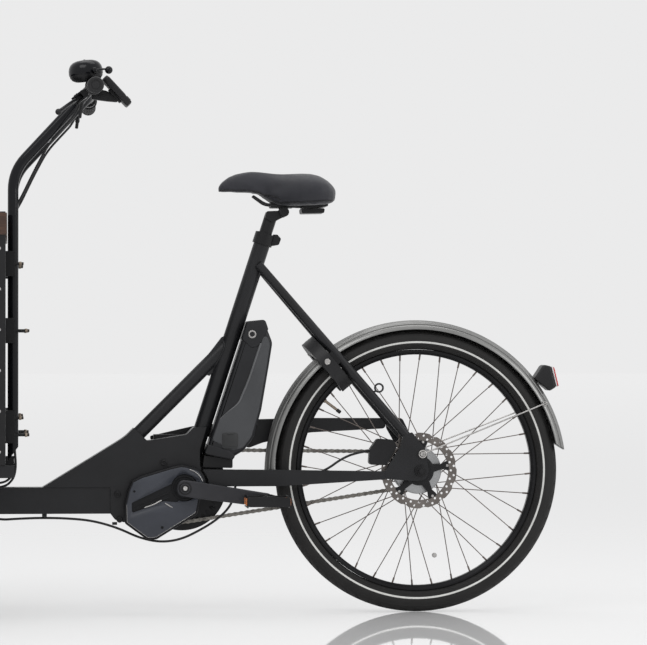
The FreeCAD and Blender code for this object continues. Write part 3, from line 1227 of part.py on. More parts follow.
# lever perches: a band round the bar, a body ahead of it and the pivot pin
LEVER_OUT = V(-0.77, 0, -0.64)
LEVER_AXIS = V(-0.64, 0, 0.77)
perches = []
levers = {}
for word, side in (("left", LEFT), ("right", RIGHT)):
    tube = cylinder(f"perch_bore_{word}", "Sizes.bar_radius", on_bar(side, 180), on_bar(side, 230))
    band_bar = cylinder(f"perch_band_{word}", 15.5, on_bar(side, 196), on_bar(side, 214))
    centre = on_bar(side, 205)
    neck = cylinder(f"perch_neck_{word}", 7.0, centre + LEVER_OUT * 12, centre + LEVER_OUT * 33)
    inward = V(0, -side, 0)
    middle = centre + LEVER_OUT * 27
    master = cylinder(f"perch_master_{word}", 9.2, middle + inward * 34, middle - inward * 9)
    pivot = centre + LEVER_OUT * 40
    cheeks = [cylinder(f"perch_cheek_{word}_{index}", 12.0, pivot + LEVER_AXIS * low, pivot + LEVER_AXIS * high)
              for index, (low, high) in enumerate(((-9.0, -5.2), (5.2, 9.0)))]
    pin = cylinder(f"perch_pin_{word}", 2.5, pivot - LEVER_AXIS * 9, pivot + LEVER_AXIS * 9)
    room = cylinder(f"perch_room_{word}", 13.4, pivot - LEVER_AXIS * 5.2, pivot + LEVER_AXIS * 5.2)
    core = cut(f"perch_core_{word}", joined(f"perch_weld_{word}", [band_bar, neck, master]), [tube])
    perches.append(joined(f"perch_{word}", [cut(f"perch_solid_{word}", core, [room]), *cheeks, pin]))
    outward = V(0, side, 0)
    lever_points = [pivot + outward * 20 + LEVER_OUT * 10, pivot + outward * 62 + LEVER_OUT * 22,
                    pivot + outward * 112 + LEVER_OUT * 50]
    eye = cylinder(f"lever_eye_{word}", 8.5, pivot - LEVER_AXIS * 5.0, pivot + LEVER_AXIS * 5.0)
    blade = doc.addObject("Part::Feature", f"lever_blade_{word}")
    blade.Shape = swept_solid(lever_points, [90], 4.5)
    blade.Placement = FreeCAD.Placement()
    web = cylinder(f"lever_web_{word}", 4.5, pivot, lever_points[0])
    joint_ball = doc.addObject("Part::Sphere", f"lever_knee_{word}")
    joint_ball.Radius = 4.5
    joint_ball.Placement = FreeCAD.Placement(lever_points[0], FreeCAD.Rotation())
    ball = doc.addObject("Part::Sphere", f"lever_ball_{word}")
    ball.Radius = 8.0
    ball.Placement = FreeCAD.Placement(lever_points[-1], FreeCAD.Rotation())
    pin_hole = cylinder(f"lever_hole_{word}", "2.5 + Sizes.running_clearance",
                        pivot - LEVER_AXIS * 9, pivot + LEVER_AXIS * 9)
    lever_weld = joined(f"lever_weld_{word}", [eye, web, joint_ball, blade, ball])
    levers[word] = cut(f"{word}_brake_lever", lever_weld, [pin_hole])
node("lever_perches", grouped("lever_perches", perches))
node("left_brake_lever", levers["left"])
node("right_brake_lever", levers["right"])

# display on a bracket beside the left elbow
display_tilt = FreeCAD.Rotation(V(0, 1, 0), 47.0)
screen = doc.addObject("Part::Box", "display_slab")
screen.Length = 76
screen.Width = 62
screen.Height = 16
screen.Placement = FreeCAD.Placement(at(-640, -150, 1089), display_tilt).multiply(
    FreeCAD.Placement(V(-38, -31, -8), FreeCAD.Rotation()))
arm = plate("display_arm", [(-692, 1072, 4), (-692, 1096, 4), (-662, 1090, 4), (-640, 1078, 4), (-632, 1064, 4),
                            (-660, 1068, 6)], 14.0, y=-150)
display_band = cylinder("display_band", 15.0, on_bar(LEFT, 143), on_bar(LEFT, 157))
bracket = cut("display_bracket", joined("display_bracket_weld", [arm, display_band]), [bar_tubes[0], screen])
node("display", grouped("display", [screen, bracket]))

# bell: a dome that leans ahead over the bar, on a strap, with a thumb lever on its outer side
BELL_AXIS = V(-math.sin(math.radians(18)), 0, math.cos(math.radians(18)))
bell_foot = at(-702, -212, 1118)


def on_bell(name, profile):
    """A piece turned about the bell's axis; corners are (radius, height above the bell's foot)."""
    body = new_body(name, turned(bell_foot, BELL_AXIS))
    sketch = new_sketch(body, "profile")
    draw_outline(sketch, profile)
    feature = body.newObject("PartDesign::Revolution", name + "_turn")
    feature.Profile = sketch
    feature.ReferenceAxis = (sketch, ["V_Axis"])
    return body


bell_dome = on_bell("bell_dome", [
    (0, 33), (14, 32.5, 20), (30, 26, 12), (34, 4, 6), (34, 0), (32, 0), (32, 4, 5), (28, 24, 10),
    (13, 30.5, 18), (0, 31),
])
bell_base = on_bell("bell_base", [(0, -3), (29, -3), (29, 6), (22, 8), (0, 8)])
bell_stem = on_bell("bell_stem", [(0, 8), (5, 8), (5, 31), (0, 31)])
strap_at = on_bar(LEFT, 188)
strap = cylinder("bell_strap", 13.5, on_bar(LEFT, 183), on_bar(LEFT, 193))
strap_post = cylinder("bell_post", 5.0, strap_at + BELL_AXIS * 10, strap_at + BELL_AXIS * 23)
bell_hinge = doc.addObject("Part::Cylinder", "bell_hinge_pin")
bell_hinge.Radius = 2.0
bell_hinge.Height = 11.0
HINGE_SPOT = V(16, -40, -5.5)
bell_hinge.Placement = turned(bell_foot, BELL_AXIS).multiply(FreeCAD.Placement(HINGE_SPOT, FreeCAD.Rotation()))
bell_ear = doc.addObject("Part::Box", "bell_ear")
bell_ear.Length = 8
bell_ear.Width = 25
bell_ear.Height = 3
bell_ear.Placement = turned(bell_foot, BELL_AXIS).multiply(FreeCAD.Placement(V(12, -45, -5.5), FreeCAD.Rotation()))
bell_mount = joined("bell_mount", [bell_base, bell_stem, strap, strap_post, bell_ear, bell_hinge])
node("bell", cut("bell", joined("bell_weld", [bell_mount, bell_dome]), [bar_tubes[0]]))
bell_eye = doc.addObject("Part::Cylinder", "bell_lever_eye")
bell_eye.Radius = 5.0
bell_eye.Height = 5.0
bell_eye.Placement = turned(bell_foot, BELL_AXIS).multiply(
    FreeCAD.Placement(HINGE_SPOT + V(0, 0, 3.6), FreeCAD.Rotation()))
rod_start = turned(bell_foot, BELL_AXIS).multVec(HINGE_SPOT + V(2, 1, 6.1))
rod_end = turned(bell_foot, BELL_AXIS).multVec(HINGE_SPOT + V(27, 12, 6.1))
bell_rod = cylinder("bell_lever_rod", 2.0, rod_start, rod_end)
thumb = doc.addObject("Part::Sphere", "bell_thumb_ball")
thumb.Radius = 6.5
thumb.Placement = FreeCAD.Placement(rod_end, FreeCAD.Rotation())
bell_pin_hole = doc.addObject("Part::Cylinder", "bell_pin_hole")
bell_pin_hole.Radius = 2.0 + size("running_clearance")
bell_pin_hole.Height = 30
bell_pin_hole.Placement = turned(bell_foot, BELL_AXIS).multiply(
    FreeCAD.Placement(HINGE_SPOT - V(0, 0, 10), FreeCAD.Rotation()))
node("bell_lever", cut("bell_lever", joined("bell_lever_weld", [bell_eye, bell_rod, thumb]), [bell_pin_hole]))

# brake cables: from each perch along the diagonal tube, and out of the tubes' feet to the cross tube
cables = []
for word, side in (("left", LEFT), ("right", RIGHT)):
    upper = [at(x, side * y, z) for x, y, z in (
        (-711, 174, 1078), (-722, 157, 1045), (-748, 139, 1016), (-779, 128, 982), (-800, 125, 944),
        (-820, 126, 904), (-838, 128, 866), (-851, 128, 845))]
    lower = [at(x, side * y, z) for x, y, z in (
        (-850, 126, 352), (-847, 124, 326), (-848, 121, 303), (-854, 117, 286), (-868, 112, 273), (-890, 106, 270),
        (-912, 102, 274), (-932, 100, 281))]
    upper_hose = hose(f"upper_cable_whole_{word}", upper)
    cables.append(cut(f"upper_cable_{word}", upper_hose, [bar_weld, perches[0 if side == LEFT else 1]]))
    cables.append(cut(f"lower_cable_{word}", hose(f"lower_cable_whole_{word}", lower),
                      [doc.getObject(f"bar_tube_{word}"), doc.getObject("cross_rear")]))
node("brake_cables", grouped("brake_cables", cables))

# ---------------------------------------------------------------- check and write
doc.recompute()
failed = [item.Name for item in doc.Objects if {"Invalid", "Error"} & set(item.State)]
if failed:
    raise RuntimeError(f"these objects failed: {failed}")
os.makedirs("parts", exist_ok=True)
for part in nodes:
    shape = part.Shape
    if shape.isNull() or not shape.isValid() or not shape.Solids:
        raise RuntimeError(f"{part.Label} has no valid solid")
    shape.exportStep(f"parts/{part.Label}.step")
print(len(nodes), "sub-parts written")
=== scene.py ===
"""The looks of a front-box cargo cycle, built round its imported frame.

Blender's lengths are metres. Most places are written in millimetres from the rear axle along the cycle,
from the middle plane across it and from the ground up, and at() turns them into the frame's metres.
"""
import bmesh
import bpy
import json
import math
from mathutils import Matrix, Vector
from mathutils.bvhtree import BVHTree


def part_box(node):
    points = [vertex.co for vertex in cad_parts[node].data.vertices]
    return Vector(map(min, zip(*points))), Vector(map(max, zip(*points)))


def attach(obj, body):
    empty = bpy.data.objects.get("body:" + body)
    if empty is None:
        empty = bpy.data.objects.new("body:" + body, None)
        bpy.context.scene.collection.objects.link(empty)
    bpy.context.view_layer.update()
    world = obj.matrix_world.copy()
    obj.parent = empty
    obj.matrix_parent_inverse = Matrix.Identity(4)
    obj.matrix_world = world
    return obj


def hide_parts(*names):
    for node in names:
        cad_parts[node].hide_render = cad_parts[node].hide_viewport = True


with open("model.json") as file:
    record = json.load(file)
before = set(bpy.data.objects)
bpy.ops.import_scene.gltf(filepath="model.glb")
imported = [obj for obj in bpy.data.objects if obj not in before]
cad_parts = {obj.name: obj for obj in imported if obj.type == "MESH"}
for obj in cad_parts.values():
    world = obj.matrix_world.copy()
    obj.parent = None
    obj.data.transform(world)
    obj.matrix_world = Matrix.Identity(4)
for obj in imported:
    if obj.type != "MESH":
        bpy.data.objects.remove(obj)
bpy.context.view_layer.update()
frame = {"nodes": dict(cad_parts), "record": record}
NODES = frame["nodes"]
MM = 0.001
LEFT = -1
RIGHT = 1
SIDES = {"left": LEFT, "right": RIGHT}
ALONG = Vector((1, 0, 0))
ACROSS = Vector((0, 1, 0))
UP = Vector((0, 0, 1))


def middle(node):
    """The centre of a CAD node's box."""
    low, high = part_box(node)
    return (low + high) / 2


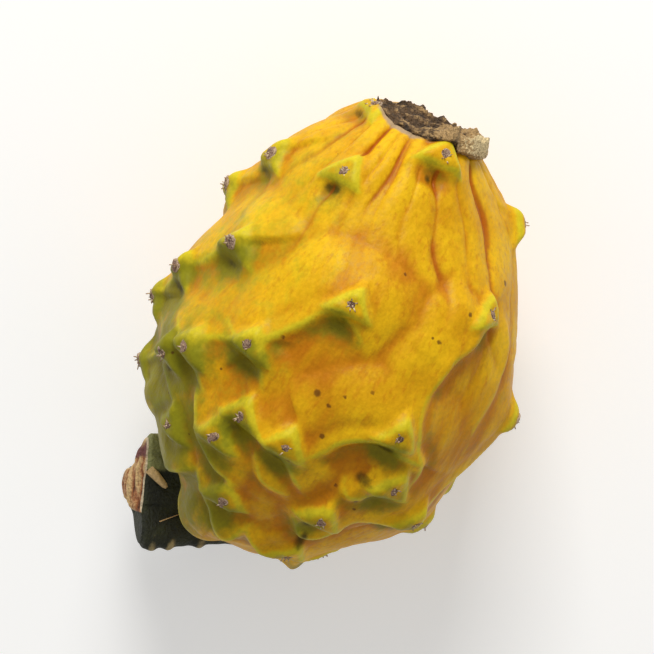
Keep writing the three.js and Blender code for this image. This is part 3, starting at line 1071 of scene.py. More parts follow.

*Directive*
Exactly and exclusively, reproduce the lines that start at the line containing "check and write" and end at the line containing "from mathutils.bvhtree import BVHTree", inclusive of both.

*Problem solution*
# ---------------------------------------------------------------- check and write
doc.recompute()
failed = [item.Name for item in doc.Objects if {"Invalid", "Error"} & set(item.State)]
if failed:
    raise RuntimeError(f"these objects failed: {failed}")
os.makedirs("parts", exist_ok=True)
for part in nodes:
    shape = part.Shape
    if shape.isNull() or not shape.isValid() or not shape.Solids:
        raise RuntimeError(f"{part.Label} has no valid solid")
    shape.exportStep(f"parts/{part.Label}.step")
print(len(nodes), "sub-parts written")
=== scene.py ===
"""The looks of a front-box cargo cycle, built round its imported frame.

Blender's lengths are metres. Most places are written in millimetres from the rear axle along the cycle,
from the middle plane across it and from the ground up, and at() turns them into the frame's metres.
"""
import bmesh
import bpy
import json
import math
from mathutils import Matrix, Vector
from mathutils.bvhtree import BVHTree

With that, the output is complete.